Nish blogs at the Outdoor Wife and is the creator of A Deeper Story. She is passionate about living and writing all of this beautiful and sometimes mixed up life. You can follow her daily thoughts on Twitter.
If you know me at all through blogging, Twitter or Facebook, you'll know that I'm an avid reader of the news. Current events are totally my thing. Whether it's policy on healthcare or who's announcing their candidacy for President, I'm all over it. When it's my turn to write over at A Deeper Story, the topic usually covers an immediate news event... the Egyptian revolution, nuclear disarmament and the death of Osama bin Laden are a few of the things I've written about.
But, I know the news can be daunting, overwhelming and frustrating... so, I hope these tips will help you engage the world a little bit more and with more efficiency and intentionality.
1. Choose multiple sources. I think it's really important to have a broad range of news outlets to choose from. Different reporters will choose to cover different aspects of the same story - so by choosing multiple sources of information, you are able to understand a broader & fuller picture of the issue, unlike those that only read from one primary source.
2. Choose news from across multiple mediums. With the 24-hour news cycle always available on TV, it's easy to just turn on one of the news networks and get bombarded with information. The problem with only one news medium, particularly radio and TV, is that you're getting sound bites and snippets of a much bigger and deeper story. Make sure you include print in your collection.
3. Research & understand biases and emphasis. Some are obvious, and some aren't. If you read the Wall Street Journal, be mindful that it tends to bend towards the conservative ethos. If you read the New York Times, you'll learn that it tends to bend to the Left. The Washington Post generally has an emphasis on politics and foreign affairs (the political section is generally even, their foreign affairs reporting tends to lean Right). FOX News is unabashedly conservative, while MSNBC is blatantly liberal (I usually watch CNN. They generally fall in the middle. And they have Anderson Cooper. Amen? Amen.) So, before you completely sell out to one or more news outlets, be aware of their leanings.
4. Step outside of your comfort zone. If you're a liberal Democrat, don't sit blindly in your bubble of New York Times and MSNBC. Branch out. Read the Journal. The same goes for conservatives. Understand the argument from the other side of the aisle. Don't become so entrenched in your ideology that you keep yourself from being intellectually honest.
5.Include at least one foreign news outlet. The world's perspective on American current events can be decidedly different than what you'll read or see in the US. I think it's important to be aware of what's being said abroad. (I cruise the BBC and Al-Jazeera frequently.)
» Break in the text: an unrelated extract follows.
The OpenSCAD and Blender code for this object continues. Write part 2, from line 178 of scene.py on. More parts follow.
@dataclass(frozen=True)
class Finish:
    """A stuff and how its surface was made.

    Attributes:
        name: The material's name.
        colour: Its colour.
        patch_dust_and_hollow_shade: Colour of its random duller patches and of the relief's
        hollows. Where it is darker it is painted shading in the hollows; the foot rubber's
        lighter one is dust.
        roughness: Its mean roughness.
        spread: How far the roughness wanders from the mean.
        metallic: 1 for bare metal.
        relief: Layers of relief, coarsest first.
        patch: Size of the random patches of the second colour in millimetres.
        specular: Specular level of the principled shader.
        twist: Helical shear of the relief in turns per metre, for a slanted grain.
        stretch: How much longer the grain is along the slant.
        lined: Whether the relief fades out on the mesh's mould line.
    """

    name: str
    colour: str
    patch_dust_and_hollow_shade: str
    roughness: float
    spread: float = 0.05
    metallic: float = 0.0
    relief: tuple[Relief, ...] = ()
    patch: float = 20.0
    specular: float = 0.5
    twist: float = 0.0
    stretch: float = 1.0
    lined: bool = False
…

6. Understand what's happening locally. It's easy to use the national news, especially politics, to generate conversation, buzz and controversy. A lot of the ideas that people like to debate don't really affect our day to day lives. Start reading up on what's happening at the local level in your community. Who's running for the school board? What is your city spending it's money on? Those are things that matter. Balance your news with national and local.
7. Pay attention to the Opinion pages. Every now and then, certain people will write in an Op-Ed column for a newspaper that is well-worth the read. Nobel Laureates, foreign heads of state, Presidential candidates have all been known to offer up their expertise and opinions on a wide range of issues in editorials.
8. Don't process the news in a bubble. It's easy to read the news and immediately start developing your own opinions, but its important to dialogue about the issues with others - particularly those that don't think the same as you. Don't be afraid of those conversations. The sharpen our intellect, deepen our convictions and broaden our perspectives.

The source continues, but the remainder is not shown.